"It was living in an environment that nurtures activism, with people educating themselves about world issues, that led to my interest in international relations."
Bucknell changed Abbey Radis’s ’06 life. And now she is helping change the world.
The 23-year old, who graduated last spring from Bucknell with a B.A in international relations and French, spent the last year as assistant to U.K. Chair of the Balkans Peace Park Project (BPPP).
The BPPP is seeking to create a protected area encompassing sections of the borders of Albania, Kosovo, and Montenegro.
According to Radis, the initiative has several goals: to promote communication between nations torn by war and fiscal strife; to save from environmental destruction a region of great wild beauty; and to help bring, though sustainable development, economic stability to residents. It is, adds Radis, "a wonderful, very optimistic set of goals."

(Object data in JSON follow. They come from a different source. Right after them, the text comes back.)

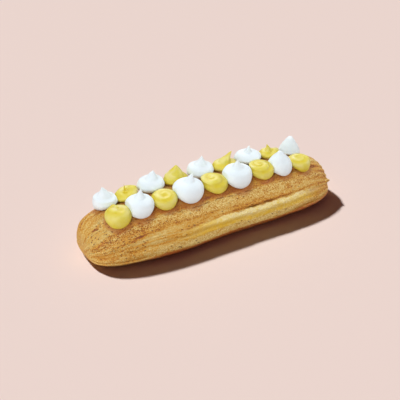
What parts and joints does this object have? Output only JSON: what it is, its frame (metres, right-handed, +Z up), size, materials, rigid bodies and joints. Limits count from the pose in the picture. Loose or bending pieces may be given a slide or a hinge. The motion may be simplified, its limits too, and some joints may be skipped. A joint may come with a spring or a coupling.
{
  "type": "lemon meringue eclair",
  "caption": "Finger of browned choux pastry, split along one side, topped with rows of piped white meringue and yellow lemon curd dollops in a checker pattern.",
  "frame": {"origin": "on the table, under the middle of the whole", "axes": "+X along the pastry's length, to the right when its split side faces the viewer; -Y towards the split side; +Z up"},
  "size_m": [0.14, 0.0426, 0.0362],
  "materials": {
    "crust": "baked choux crust: tan ridges with pores and small cracks, orange-brown furrows, a pale torn band under the split and a red-brown base edge",
    "meringue": "soft white meringue, satin, slightly translucent, with tiny air pits",
    "curd": "set lemon curd cream, glossy yellow, slightly translucent, with piped swirls"
  },
  "bodies": {
    "root": {"choux": "crust", "curd_front_1": "curd", "meringue_front_2": "meringue", "curd_front_3": "curd", "meringue_front_4": "meringue", "curd_front_5": "curd", "meringue_front_6": "meringue", "curd_front_7": "curd", "meringue_front_8": "meringue", "curd_front_9": "curd", "meringue_back_1": "meringue", "curd_back_2": "curd", "meringue_back_3": "meringue", "curd_back_4": "curd", "meringue_back_5": "meringue", "curd_back_6": "curd", "meringue_back_7": "meringue", "curd_back_8": "curd", "meringue_back_9": "meringue"}
  },
  "joints": []
}
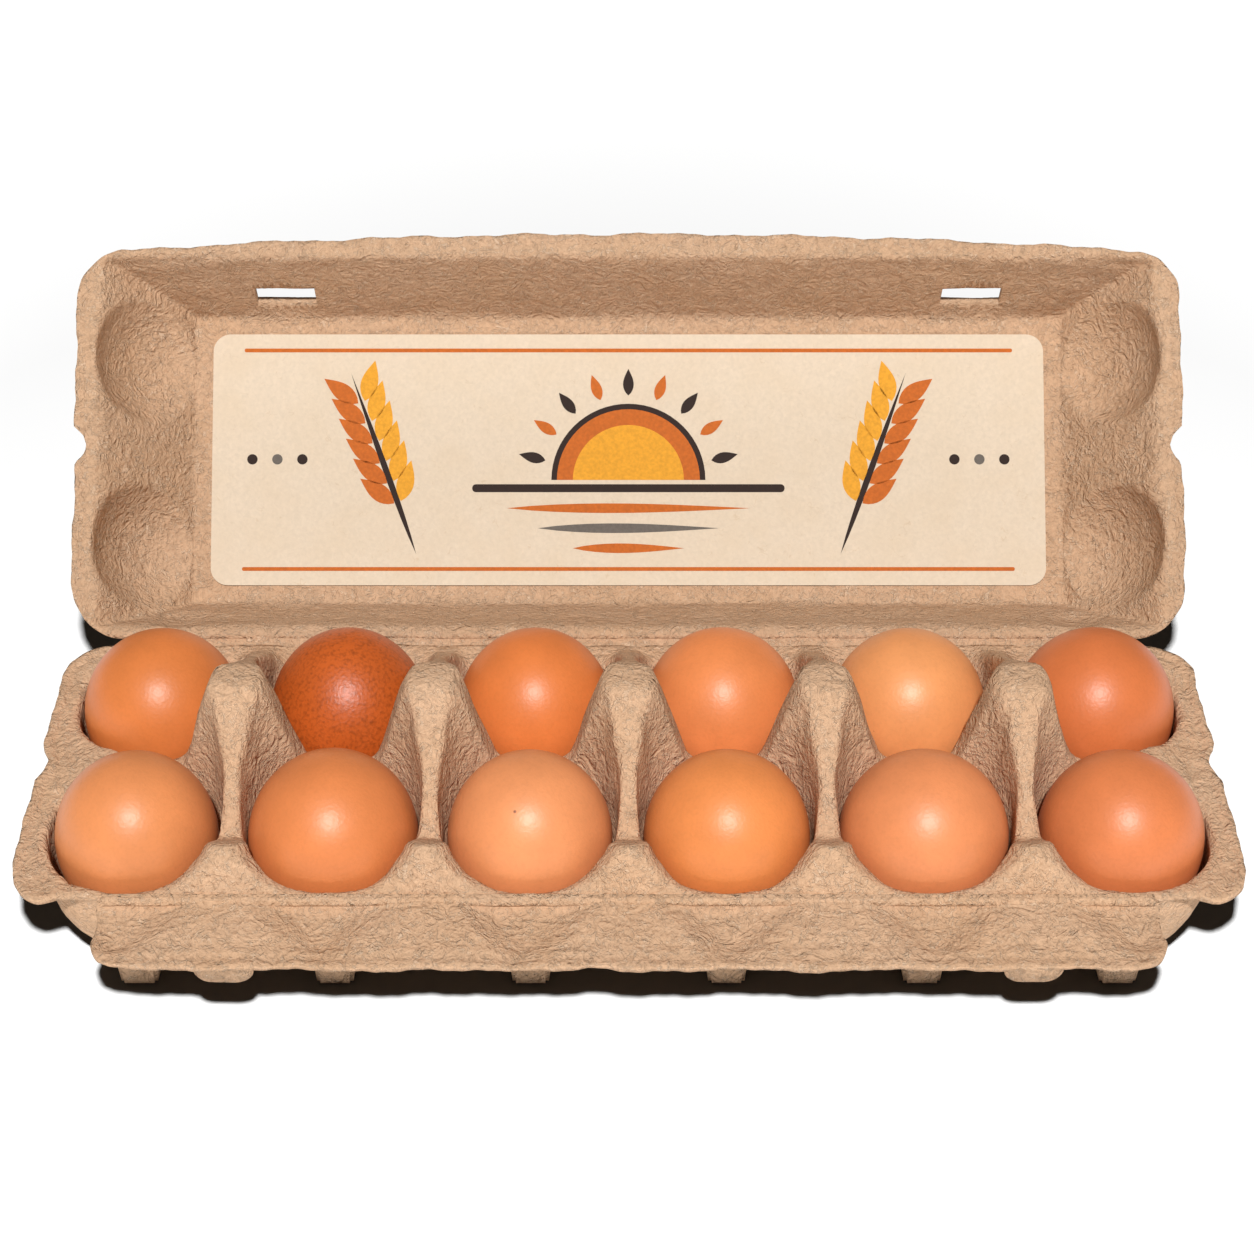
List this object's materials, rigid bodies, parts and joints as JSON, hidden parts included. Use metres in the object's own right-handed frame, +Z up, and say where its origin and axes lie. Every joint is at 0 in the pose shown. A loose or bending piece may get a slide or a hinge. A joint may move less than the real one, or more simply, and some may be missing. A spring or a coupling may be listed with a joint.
{
  "type": "egg carton with eggs",
  "caption": "Open moulded pulp egg carton with a hinged lid, a fold-out locking flap and brown eggs standing in its cups.",
  "frame": {"origin": "middle of the underside of the box round the open carton, on the surface that its feet stand on", "axes": "+X along the six columns of cups, +Y from the flap towards the hinge and the open lid, +Z up"},
  "size_m": [0.308, 0.2104, 0.1206],
  "materials": {
    "pulp_tray": "matt felted paper pulp",
    "pulp_lid": "matt felted paper pulp",
    "pulp_flap": "matt felted paper pulp",
    "label_paper": "smooth printed paper",
    "shell_front_1": "satin eggshell",
    "shell_front_2": "satin eggshell",
    "shell_front_3": "satin eggshell",
    "shell_front_4": "satin eggshell",
    "shell_front_5": "satin eggshell",
    "shell_front_6": "satin eggshell",
    "shell_back_1": "satin eggshell",
    "shell_back_2": "satin eggshell",
    "shell_back_3": "satin eggshell",
    "shell_back_4": "satin eggshell",
    "shell_back_5": "satin eggshell",
    "shell_back_6": "satin eggshell"
  },
  "bodies": {
    "tray": {"tray": "pulp_tray", "egg_front_1": "shell_front_1", "egg_front_2": "shell_front_2", "egg_front_3": "shell_front_3", "egg_front_4": "shell_front_4", "egg_front_5": "shell_front_5", "egg_front_6": "shell_front_6", "egg_back_1": "shell_back_1", "egg_back_2": "shell_back_2", "egg_back_3": "shell_back_3", "egg_back_4": "shell_back_4", "egg_back_5": "shell_back_5", "egg_back_6": "shell_back_6"},
    "lid": {"lid": "pulp_lid", "label": "label_paper"},
    "flap": {"flap": "pulp_flap"}
  },
  "joints": [
    {"name": "lid_hinge", "type": "hinge", "parent": "tray", "child": "lid", "pos_m": [0, 0.01707, 0.0371], "axis": [1, 0, 0], "range_deg": [-47.4, 132.6]},
    {"name": "flap_fold", "type": "hinge", "parent": "tray", "child": "flap", "pos_m": [0, -0.08443, 0.0355], "axis": [-1, 0, 0], "range_deg": [-15, 112]}
  ]
}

Her dedication to the cause has taken Radis around the globe. She’s presented on behalf of the Balkans Peace Park (BPP) at conferences in Canada, attended meetings in Montenegro and assisted at the BPPP headquarters in England. In April, Radis returned to Bucknell, where she spoke about the BPP to friends, former professors and others interested in the initiative.
It was "a thrilling experience,"she says, perhaps made all the more so because it is through the university that Radis came to be involved with the BPP.
As a first-year student from Boulder, Colo., Radis expected to eventually enter the medical field. She worked at the campus health center, but found her head turned from her stint in the Social Justice Residential College. "It was living in an environment that nurtures activism, with people educating themselves about world issues, that led to my interest in international relations," Radis explains.
She was also active in the Environmental Club and helped found the Inter-Group Dialogue Program, grappling with concerns that would resurface in her work with the BPP.
During her junior year abroad, she became familiar with the BPP through internships at Geneva’s World Conservation Union and the International Institute of Sustainable Development. A gangbusters senior thesis about the Peace Park led to her position with the BPPP.
Now living in D.C. and working for the Moroccan American Center, a lobbyist group, Radis still devotes plenty of time to the Peace Park. This fall she will present her thesis at the International Peace Park Conference in Canada, and she hopes to found a U.S. BPP non-profit.
Currently considering law school, Radis acknowledges that wherever she goes, she will bring her passion for the Peace Park with her. "Once you get involved, and you meet the people living there who feel so strongly about it … it’s connected to me now."